BIOGRAPHIE : Lorenzo Cecchi est né à Charleroi en 1952. Agrégé en sociologie il a été animateur de maison de jeunes, promoteur des spectacles au National, administrateur de sociétés, ou encore commissaire d’exposition avant de terminer sa carrière en tant que commercial dans une société de protection incendie. Pendant dix ans, il a également enseigné la philosophie de l’art à l’académie des Beaux-arts de Mons.

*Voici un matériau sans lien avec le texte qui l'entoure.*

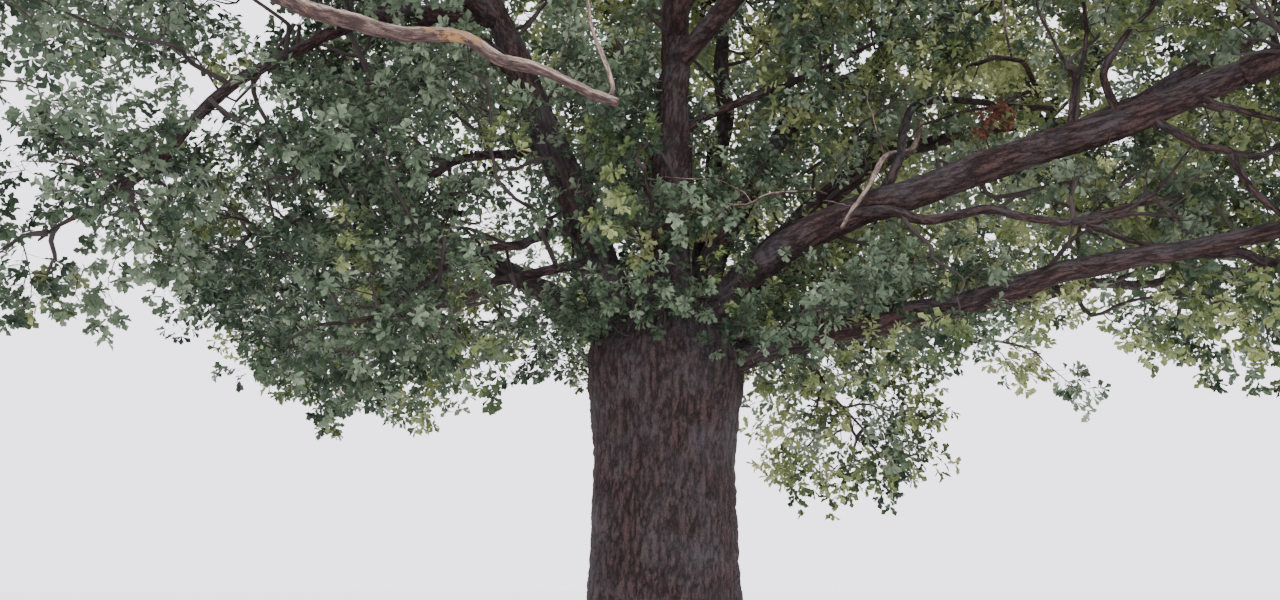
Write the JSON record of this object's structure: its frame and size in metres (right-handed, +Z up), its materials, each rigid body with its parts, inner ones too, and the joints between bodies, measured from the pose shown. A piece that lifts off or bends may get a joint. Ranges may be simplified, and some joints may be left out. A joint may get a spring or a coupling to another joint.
{
  "type": "oak tree",
  "caption": "Mature field oak in full leaf: short massive trunk with root flare, low fork, wide crooked boughs and lobed foliage in separate masses.",
  "frame": {"origin": "middle of the flat cut under the trunk, at ground level", "axes": "+Z up along the trunk; the pictured side faces -Y, with +X to its right"},
  "size_m": [23.2659, 23.1833, 17.6986],
  "materials": {
    "bark": "rough, deeply furrowed",
    "pale bark": "rough, barkless in places, with lichen",
    "foliage": "satin leaves on matte twigs"
  },
  "bodies": {
    "root": {"trunk": "bark", "leader": "bark", "left_stem": "bark", "right_bough": "bark", "back_stem": "bark", "upper_right": "bark", "mid_right": "bark", "low_right": "bark", "left_bough": "bark", "back_bough": "bark", "back_left_bough": "bark", "back_right_bough": "bark", "right_fork": "bark", "right_side": "bark", "left_droop": "bark", "left_upper_side": "bark", "left_middle_side": "bark", "left_lower_side": "bark", "front_left_bough": "bark", "bare_limb": "pale bark", "front_bough": "bark", "front_right_bough": "bark", "high_right": "bark", "high_front": "bark", "high_back_left": "bark", "high_front_left": "bark", "low_left": "bark", "outer_right": "bark", "hanging_right": "bark", "inner_right": "bark", "front_spur": "bark", "crown_top": "foliage", "crown_top_left": "foliage", "crown_top_back": "foliage", "crown_top_right": "foliage", "crown_top_front": "foliage", "high_back_left_foliage": "foliage", "high_front_left_foliage": "foliage", "upper_right_foliage": "foliage", "left_foliage": "foliage", "front_left_foliage": "foliage", "front_foliage": "foliage", "front_right_foliage": "foliage", "mid_right_foliage": "foliage", "right_foliage": "foliage", "right_fork_foliage": "foliage", "back_foliage": "foliage", "back_left_foliage": "foliage", "back_right_foliage": "foliage", "low_right_foliage": "foliage", "outer_right_foliage": "foliage", "right_side_foliage": "foliage", "left_upper_foliage": "foliage", "left_middle_foliage": "foliage", "left_lower_foliage": "foliage", "left_droop_foliage": "foliage", "low_left_foliage": "foliage", "hanging_right_foliage": "foliage", "inner_right_foliage": "foliage", "front_spur_foliage": "foliage"}
  },
  "joints": []
}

Son premier roman, «Nature morte aux papillons» au Castor Astral (2012) a été sélectionné pour le Prix Première de la RTBF, le prix Alain-Fournier, ainsi que les prix Saga Café et des lecteurs du magazine «Notre Temps». Il a publié chez ONLIT éditions «Faux Témoignages» et «Petite fleur de Java», respectivement en 2014 et 2015. En 2016 sont parus «Un verger sous les étoiles» aux éditions du CEP et «Contes espagnols», un recueil de nouvelles illustrées par le peintre Jean-Marie Molle, au Cactus Inébranlable Editions. Sans oublier le recueil de nouvelles «Le Blues social Club», également au Cactus Inébranlable Editions.
Et le tout dernier recueil de nouvelles «Protection rapprochée» illustrées par Michel Jamsin (Cactus inébranlable éditions, 2020) dont il est question dans cet article.